John Hedley Lewis  (October 1908 – 28 December 1976) was an English landowner, farmer and local politician, who served as Chairman of Kesteven County Council and Lincolnshire County Council.

Born in October 1908, John Hedley Lewis lived at Birkholm Manor in Corby Glen, a village in Lincolnshire. He went to school at Stubbington House, Fareham, and Malvern College, before graduating from Sidney Sussex College, Cambridge, with a degree in mathematics.
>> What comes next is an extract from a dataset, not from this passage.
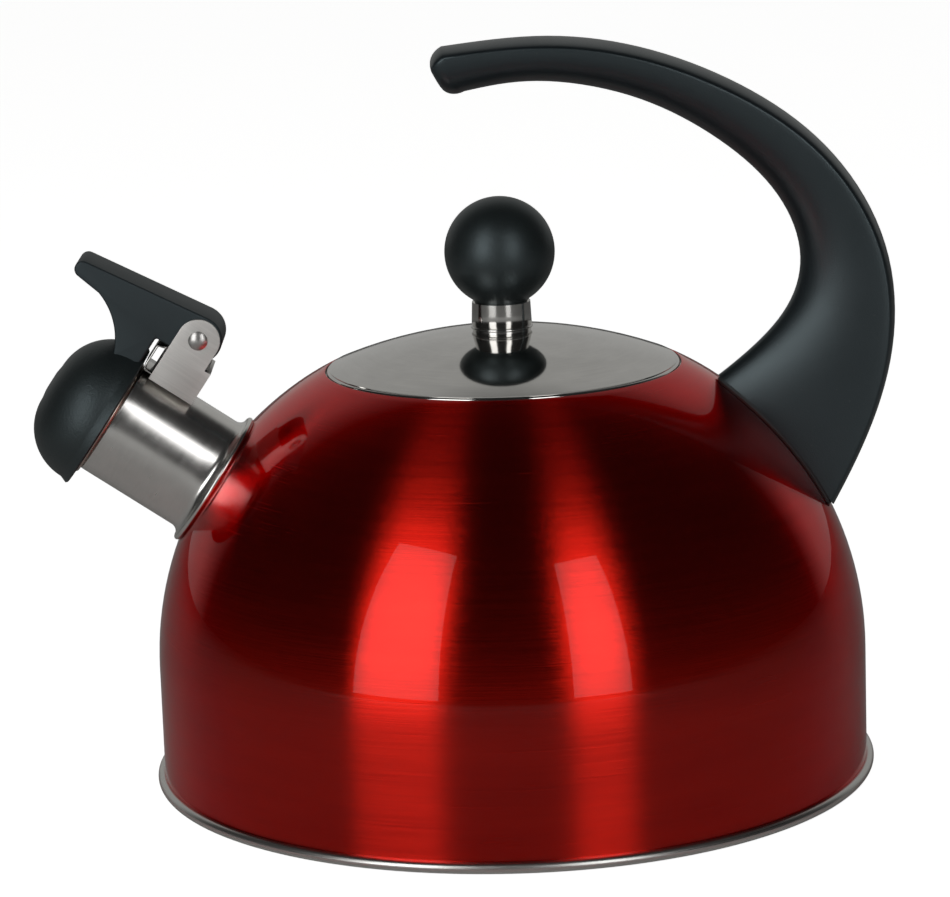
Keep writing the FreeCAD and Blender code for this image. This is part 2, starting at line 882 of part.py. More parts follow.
def quarter_ellipse(start, corner, end):
    """A quarter of an ellipse, from one axis end to the other, inside the corner between them."""
    curve = Part.BezierCurve()
    curve.setPoles([start, corner, end])
    curve.setWeight(2, math.sqrt(0.5))
    return curve.toShape()


def handle_block(inset):
    """The handle before its foot is cut to the dome, drawn inset all round."""
    wires = []
    for step in range(handle_tip_steps, 0, -1):
        turn = math.radians(handle_tip_turn * step / handle_tip_steps)
        shrink = handle_tip_round * (1 - math.cos(turn))
        wires.append(handle_section(0, inset + shrink, handle_tip_length * math.sin(turn)))
    last = len(handle_stations) - 1
    for step in range(handle_sections):
        wires.append(handle_section(last * step / (handle_sections - 1), inset, 0))
    return Part.makeLoft(wires, True, False)


def handle():
    start = -2 * pad_thickness
    grip = screw_holes(handle_insert_r, start, handle_insert_length + pad_thickness - start)
    return handle_block(0).cut([dome_block(pad_thickness)] + grip)


def handle_pad():
    root = handle_block(pad_inset).common(dome_block(pad_thickness)).cut(dome_block(0))
    drills = screw_holes(handle_thread_r + screw_clearance, -pad_thickness, 4 * pad_thickness)
    return root.cut(drills)


def handle_inserts():
    inserts = screw_holes(handle_insert_r, pad_thickness, handle_insert_length)
    threads = screw_holes(handle_thread_r, 0, handle_screw_grip + pad_thickness)
    base = dome_block(pad_thickness)
    return Part.makeCompound([i.cut([t, base]) for i, t in zip(inserts, threads)])


seal_start = -body_wall - handle_seal_thickness
washer_start = seal_start - handle_washer_thickness


def handle_seals():
    inside = dome_block(-body_wall)
    blanks = screw_holes(handle_seal_r, seal_start, 2 * handle_seal_thickness)
    holes = screw_holes(handle_thread_r + screw_clearance, washer_start, 4 * handle_washer_thickness)
    return Part.makeCompound([b.cut(h).common(inside) for b, h in zip(blanks, holes)])


def handle_washers():
    blanks = screw_holes(handle_washer_r, washer_start, handle_washer_thickness)
    holes = screw_holes(handle_thread_r + screw_clearance, washer_start, 4 * handle_washer_thickness)
    return Part.makeCompound([b.cut(h) for b, h in zip(blanks, holes)])


def handle_screws():
    head_start = washer_start - handle_head_height
    heads = screw_holes(handle_head_r, head_start, handle_head_height)
    reach = pad_thickness + handle_screw_grip - head_start
    shanks = screw_holes(handle_thread_r, head_start, reach)
    return Part.makeCompound([h.fuse(s).removeSplitter() for h, s in zip(heads, shanks)])


pieces = {
    "body_shell": body_shell,
    "base_pan": base_pan,
    "base_core": base_core,
    "base_cap": base_cap,
    "handle": handle,
    "handle_pad": handle_pad,
    "handle_inserts": handle_inserts,
    "handle_screws": handle_screws,
    "handle_washers": handle_washers,
    "handle_seals": handle_seals,
    "spout_tube": spout_tube,
    "spout_seal": spout_seal,
    "spout_ring": spout_ring,
    "whistle_bracket": whistle_bracket,
    "stop_clip": stop_clip,
    "pivot_rivet": pivot_rivet,
    "lever": lever,
    "lever_screw": lever_screw,
    "whistle_cap": whistle_cap,
    "whistle_cup": whistle_cup,
    "whistle_disc": whistle_disc,
    "lid_shell": lid_shell,
    "lid_collar": lid_collar,
    "knob_ball": knob_ball,
    "knob_ferrule": knob_ferrule,
    "knob_insert": knob_insert,
    "knob_screw": knob_screw,
    "knob_washer": knob_washer,
}

os.makedirs("parts", exist_ok=True)
for node, make in pieces.items():
    shape = make()
    if not shape.isValid() or not shape.Solids:
        raise ValueError(node + " is not a valid solid")
    shape.exportStep("parts/" + node + ".step")
    print(f"{node}: {len(shape.Solids)} solid(s), {shape.Volume / 1000:.2f} cm3")
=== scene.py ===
"""Stovetop whistling kettle: the finished surfaces, built round the designed frame."""
import math
import bpy
import numpy as np
from bpy.props import FloatProperty, FloatVectorProperty, IntProperty, PointerProperty
from mathutils import Matrix, Vector


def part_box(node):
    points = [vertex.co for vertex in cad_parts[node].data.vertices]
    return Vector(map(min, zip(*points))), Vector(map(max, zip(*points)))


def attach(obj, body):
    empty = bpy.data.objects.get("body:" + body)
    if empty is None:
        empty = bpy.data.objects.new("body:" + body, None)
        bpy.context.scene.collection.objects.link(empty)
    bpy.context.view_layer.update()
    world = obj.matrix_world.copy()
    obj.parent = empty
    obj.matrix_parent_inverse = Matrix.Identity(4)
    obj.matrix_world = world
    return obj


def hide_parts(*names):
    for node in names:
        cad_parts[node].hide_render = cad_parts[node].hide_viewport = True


bl_info = {
    "name": "Stovetop whistling kettle",
    "version": (1, 0, 0),
    "blender": (4, 5, 0),
    "location": "3D View > Sidebar > Kettle",
    "description": "Builds a lacquered whistling kettle, its finishes and a plain studio",
    "category": "Object",
}

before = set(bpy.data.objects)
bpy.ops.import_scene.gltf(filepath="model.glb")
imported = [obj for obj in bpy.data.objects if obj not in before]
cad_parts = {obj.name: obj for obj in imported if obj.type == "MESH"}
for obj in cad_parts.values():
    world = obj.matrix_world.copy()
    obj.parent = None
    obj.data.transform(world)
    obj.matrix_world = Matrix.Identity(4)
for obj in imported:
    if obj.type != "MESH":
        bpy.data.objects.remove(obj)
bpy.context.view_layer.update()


def far(node):
    """The highest corner of a designed part."""
    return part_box(node)[1]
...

Lewis served in World War II as an RAF intelligence officer, and joined Kesteven County Council in 1954. He served on it for two decades; by 1964, he was an alderman and its vice-chairman, and he went on to chair it for five years, before becoming chairman of Lincolnshire County Council from its inception as a successor to Kesteven CC in 1973, to November 1976, when he resigned on health grounds, being succeeded by Councillor Clifford Hall. He was appointed a Deputy Lieutenant of the county on 31 January 1972.

Lewis unsuccessfully contested the parliamentary seat of Kettering as a Conservative at the 1959 and 1964 general elections.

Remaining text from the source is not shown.